Work instructions
Using the material below, print the line that contains "polyhedron(points = concat(points, [[0, 0, z0", the line that contains "obj.matrix_world = world", and every line in between, exactly and nothing else.

+++ Source records

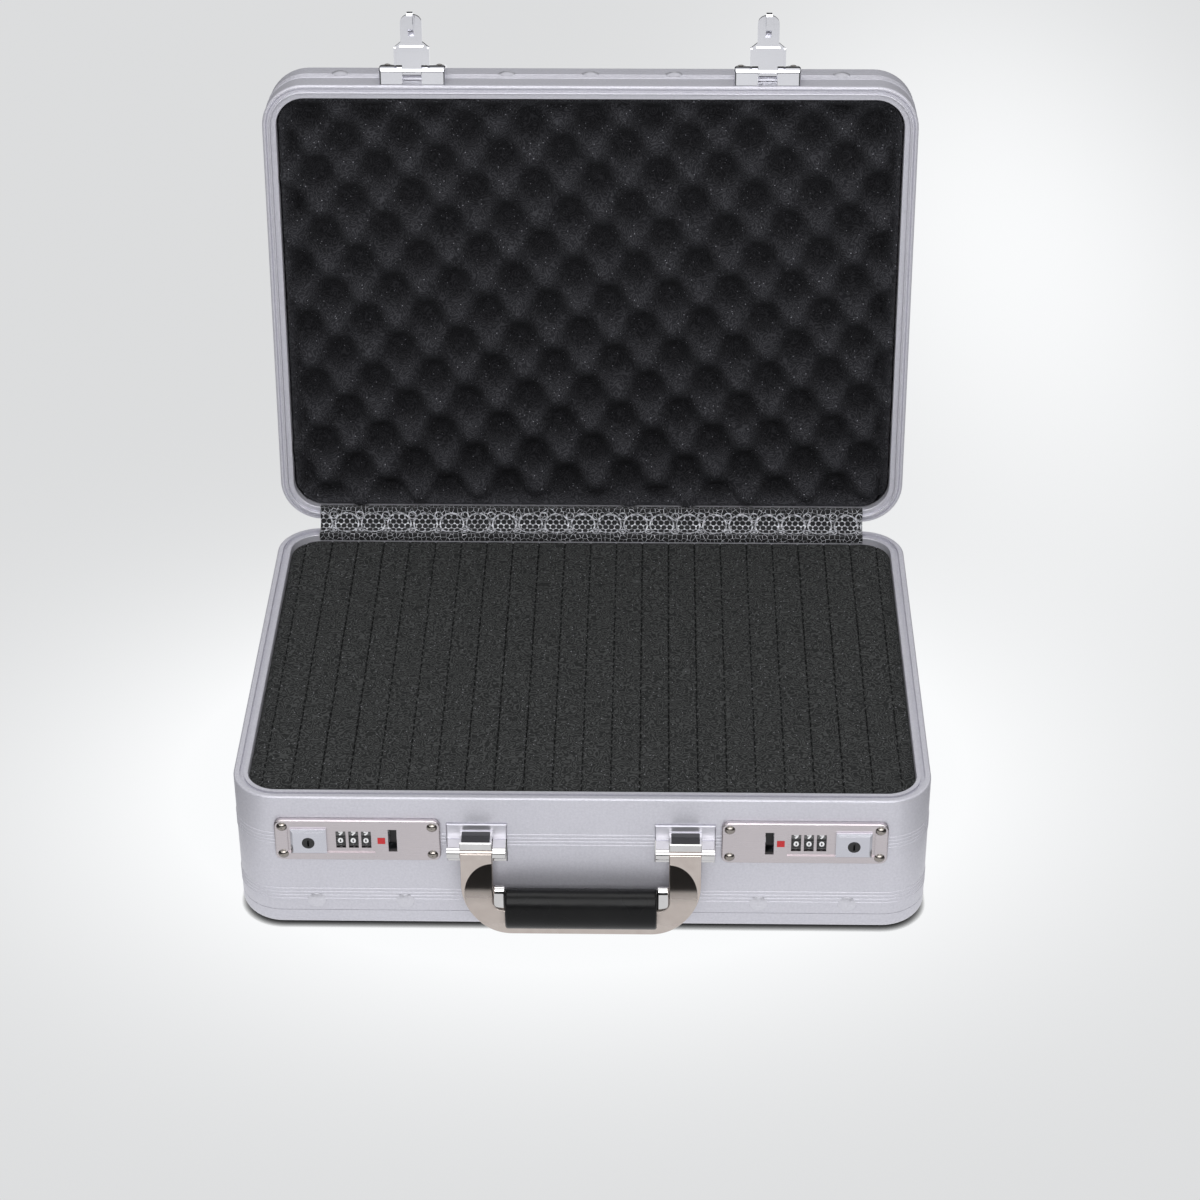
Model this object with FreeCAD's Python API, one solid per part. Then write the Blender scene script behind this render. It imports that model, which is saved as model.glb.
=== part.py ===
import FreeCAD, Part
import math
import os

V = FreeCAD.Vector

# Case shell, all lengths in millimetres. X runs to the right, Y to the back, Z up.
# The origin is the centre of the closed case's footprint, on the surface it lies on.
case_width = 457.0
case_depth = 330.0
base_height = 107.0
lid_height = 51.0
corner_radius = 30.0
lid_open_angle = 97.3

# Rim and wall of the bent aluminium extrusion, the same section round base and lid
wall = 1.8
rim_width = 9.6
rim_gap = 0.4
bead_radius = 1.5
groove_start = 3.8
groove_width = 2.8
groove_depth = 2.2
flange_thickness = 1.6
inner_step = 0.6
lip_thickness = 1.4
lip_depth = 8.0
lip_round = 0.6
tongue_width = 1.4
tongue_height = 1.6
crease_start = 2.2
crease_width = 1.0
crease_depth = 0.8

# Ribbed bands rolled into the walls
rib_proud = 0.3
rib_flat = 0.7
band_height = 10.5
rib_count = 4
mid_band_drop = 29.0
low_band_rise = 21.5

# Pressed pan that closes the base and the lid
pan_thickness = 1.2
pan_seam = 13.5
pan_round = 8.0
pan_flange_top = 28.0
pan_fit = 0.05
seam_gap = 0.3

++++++
+++ Source records

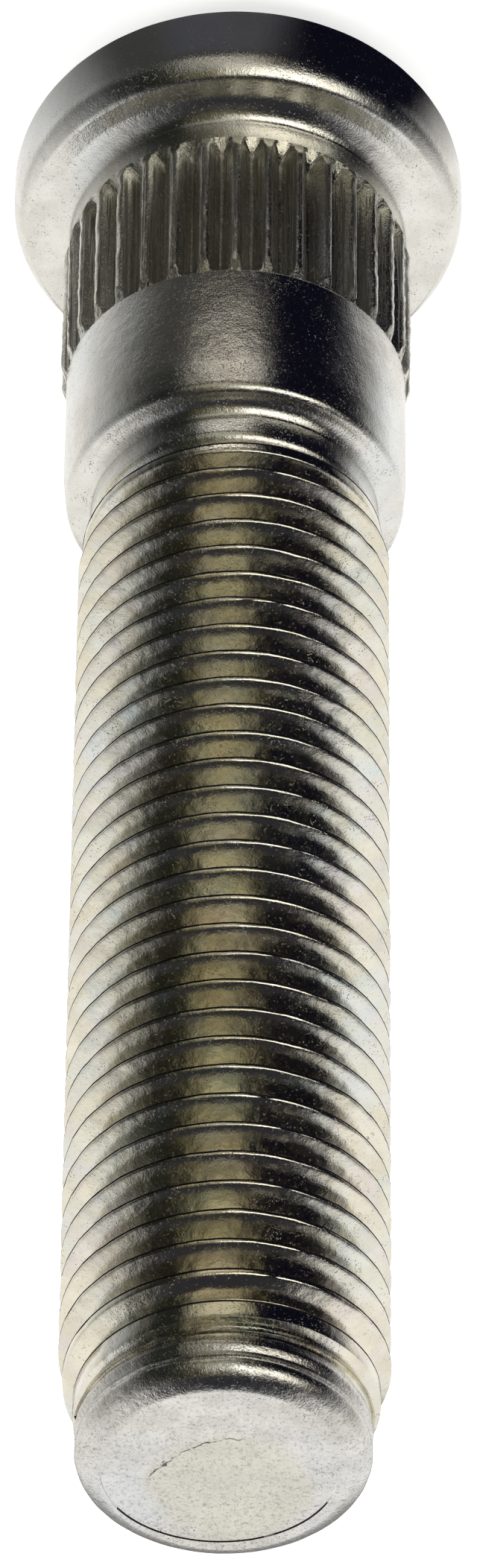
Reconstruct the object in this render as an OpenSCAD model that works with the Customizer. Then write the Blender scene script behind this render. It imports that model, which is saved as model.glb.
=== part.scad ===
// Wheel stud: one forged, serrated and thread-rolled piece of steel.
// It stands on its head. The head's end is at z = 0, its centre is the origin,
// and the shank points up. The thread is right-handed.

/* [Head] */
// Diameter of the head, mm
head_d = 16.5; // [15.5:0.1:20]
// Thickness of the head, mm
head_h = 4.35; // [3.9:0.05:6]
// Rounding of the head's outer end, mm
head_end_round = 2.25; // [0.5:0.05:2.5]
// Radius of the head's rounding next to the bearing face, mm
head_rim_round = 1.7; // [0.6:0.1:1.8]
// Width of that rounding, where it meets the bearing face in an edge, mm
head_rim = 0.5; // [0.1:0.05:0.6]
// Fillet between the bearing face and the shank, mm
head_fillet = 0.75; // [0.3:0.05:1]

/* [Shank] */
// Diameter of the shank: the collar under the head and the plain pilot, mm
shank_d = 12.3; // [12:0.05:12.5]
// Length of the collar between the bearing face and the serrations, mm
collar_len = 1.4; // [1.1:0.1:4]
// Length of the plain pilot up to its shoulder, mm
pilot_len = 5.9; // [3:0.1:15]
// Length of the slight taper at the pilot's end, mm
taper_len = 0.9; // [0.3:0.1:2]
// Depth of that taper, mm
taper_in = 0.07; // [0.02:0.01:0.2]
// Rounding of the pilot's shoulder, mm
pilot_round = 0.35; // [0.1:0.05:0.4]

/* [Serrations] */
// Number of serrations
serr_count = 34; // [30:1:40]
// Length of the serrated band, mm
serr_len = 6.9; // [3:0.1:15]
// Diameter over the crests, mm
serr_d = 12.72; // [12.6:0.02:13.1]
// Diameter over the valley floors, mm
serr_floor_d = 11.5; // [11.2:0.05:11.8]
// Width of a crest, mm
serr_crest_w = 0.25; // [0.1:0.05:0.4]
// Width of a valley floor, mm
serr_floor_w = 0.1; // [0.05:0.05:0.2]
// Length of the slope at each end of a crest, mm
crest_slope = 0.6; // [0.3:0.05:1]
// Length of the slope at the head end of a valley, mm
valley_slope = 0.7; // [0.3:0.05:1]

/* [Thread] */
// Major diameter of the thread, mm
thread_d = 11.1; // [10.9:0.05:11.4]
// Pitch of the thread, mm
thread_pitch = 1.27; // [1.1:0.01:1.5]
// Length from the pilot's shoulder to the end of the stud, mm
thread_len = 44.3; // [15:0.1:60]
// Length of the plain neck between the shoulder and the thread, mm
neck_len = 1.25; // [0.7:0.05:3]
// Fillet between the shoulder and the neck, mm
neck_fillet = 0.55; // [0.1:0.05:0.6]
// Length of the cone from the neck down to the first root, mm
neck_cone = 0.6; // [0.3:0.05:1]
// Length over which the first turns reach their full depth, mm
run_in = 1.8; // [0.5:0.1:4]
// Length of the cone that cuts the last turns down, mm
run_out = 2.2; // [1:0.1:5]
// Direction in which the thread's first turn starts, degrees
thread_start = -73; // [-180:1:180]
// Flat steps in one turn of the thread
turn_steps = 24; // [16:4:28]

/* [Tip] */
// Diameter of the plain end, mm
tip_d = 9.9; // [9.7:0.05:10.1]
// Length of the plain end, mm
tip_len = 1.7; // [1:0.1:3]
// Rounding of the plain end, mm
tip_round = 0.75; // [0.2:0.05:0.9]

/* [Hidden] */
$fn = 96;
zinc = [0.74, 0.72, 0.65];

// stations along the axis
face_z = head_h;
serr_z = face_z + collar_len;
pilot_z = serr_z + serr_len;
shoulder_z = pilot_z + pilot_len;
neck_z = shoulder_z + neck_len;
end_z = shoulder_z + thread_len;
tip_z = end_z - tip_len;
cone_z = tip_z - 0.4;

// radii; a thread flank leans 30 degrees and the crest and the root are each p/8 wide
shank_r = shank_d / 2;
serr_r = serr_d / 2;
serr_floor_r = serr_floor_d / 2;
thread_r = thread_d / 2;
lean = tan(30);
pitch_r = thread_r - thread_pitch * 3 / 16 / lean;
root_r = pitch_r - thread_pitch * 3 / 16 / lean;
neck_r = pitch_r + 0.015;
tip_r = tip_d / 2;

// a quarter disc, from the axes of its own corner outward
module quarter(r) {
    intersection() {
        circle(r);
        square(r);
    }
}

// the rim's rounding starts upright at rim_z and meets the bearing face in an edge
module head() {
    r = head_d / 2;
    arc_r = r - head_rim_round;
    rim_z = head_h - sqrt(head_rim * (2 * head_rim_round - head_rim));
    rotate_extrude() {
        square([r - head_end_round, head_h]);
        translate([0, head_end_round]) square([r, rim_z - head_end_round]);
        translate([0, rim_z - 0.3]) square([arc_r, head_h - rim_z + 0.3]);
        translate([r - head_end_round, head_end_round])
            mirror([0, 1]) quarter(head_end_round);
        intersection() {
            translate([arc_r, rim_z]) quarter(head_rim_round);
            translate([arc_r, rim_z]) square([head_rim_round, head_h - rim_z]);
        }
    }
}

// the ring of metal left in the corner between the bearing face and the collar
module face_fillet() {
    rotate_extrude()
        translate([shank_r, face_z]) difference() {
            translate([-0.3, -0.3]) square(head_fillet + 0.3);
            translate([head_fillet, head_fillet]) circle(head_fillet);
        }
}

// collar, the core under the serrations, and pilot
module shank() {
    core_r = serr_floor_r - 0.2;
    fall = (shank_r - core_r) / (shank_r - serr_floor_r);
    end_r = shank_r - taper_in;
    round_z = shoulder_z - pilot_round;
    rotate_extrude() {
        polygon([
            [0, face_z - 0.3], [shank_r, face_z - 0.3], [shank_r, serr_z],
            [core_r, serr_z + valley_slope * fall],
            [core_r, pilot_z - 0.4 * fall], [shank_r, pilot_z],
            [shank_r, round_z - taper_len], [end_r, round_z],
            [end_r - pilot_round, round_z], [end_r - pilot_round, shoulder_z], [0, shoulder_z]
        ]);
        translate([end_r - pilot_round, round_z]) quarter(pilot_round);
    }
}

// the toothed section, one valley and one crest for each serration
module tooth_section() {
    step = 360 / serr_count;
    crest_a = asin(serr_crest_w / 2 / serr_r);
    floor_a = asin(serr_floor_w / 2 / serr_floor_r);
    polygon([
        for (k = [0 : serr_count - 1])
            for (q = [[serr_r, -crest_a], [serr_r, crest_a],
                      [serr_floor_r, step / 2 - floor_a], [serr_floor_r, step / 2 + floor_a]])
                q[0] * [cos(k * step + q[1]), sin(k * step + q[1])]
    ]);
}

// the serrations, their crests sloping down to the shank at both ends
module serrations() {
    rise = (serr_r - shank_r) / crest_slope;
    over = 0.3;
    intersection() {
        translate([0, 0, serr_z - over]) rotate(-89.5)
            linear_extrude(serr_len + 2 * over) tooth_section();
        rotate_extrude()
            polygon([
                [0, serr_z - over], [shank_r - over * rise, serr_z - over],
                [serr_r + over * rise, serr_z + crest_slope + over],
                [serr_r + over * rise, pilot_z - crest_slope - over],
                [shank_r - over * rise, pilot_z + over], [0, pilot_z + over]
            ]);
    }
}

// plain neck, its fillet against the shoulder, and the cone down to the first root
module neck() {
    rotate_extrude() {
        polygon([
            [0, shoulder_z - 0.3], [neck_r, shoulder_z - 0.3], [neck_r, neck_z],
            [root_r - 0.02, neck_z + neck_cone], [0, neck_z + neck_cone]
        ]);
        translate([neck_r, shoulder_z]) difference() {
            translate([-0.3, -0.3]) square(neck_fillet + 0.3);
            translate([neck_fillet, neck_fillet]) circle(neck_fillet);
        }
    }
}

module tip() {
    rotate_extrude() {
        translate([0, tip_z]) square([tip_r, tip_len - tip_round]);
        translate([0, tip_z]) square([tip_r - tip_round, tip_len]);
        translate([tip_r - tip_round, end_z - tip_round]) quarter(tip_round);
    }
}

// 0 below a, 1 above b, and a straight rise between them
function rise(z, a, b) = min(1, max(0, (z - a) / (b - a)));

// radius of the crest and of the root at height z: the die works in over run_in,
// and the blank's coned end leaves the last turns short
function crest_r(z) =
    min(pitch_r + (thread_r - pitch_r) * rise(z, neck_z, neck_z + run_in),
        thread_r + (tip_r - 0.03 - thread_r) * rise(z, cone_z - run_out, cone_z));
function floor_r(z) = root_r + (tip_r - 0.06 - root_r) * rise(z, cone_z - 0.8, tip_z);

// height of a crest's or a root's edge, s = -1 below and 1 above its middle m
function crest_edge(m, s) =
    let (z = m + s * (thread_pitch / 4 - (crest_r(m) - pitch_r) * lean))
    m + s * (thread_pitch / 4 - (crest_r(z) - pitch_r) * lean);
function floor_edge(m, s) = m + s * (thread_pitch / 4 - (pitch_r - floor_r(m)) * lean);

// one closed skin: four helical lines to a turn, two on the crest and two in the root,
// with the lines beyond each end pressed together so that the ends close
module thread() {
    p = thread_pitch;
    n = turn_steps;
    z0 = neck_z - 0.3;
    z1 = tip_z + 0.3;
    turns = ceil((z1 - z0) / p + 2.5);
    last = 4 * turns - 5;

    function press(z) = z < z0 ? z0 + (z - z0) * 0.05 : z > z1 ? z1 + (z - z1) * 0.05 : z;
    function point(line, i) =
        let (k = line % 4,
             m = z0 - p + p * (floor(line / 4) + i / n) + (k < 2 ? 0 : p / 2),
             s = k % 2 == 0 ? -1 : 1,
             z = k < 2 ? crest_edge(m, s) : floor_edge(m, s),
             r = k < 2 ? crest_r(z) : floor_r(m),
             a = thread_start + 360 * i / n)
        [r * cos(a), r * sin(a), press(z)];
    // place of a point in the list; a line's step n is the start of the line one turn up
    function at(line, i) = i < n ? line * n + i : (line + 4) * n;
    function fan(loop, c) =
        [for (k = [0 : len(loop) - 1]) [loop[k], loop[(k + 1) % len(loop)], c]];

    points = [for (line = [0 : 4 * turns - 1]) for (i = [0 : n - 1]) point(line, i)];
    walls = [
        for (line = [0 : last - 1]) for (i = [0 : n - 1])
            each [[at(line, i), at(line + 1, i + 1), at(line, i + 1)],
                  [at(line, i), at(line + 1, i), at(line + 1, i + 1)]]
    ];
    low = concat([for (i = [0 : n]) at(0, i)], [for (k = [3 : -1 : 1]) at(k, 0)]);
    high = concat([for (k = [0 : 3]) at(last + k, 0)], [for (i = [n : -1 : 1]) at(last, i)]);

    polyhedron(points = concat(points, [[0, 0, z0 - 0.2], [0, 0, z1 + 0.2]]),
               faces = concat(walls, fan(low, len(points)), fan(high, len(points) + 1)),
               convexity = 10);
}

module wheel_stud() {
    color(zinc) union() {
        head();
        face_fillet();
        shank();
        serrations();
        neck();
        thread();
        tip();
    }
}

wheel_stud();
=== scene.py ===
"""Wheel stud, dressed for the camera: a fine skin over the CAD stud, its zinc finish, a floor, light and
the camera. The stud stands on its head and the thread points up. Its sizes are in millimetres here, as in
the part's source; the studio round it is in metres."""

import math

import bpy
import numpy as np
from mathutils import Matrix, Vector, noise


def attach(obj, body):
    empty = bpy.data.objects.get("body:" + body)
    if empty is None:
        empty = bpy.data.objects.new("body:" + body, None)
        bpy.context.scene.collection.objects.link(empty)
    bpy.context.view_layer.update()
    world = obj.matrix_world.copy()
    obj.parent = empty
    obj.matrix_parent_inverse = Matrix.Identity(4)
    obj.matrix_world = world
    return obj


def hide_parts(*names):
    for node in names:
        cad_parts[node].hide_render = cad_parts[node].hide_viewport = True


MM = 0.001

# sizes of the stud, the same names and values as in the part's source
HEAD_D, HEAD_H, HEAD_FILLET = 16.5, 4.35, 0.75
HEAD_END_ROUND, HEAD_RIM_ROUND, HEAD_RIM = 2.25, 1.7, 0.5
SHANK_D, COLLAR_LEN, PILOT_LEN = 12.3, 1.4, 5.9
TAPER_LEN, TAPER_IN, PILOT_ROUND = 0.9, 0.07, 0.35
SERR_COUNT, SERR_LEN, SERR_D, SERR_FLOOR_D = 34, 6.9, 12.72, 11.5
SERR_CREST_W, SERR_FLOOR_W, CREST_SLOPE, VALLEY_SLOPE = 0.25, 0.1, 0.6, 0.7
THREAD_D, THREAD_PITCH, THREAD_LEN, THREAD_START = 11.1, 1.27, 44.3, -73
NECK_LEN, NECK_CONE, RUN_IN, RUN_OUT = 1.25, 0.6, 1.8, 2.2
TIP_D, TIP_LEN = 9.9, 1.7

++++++
+++ Source records

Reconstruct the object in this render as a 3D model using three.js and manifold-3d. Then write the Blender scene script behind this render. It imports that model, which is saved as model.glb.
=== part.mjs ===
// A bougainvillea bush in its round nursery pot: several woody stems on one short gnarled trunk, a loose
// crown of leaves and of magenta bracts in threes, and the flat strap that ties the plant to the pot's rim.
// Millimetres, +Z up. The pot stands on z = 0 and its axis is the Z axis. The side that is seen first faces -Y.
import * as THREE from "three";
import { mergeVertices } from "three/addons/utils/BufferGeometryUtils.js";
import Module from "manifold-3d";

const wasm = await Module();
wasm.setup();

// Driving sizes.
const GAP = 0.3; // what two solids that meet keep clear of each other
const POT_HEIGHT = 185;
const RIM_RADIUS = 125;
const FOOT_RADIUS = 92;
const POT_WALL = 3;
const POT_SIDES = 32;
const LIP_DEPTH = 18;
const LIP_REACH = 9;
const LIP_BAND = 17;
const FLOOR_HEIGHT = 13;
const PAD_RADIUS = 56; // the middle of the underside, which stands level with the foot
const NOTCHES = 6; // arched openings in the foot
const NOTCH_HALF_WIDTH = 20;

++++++

Complete answer
    polyhedron(points = concat(points, [[0, 0, z0 - 0.2], [0, 0, z1 + 0.2]]),
               faces = concat(walls, fan(low, len(points)), fan(high, len(points) + 1)),
               convexity = 10);
}

module wheel_stud() {
    color(zinc) union() {
        head();
        face_fillet();
        shank();
        serrations();
        neck();
        thread();
        tip();
    }
}

wheel_stud();
=== scene.py ===
"""Wheel stud, dressed for the camera: a fine skin over the CAD stud, its zinc finish, a floor, light and
the camera. The stud stands on its head and the thread points up. Its sizes are in millimetres here, as in
the part's source; the studio round it is in metres."""

import math

import bpy
import numpy as np
from mathutils import Matrix, Vector, noise


def attach(obj, body):
    empty = bpy.data.objects.get("body:" + body)
    if empty is None:
        empty = bpy.data.objects.new("body:" + body, None)
        bpy.context.scene.collection.objects.link(empty)
    bpy.context.view_layer.update()
    world = obj.matrix_world.copy()
    obj.parent = empty
    obj.matrix_parent_inverse = Matrix.Identity(4)
    obj.matrix_world = world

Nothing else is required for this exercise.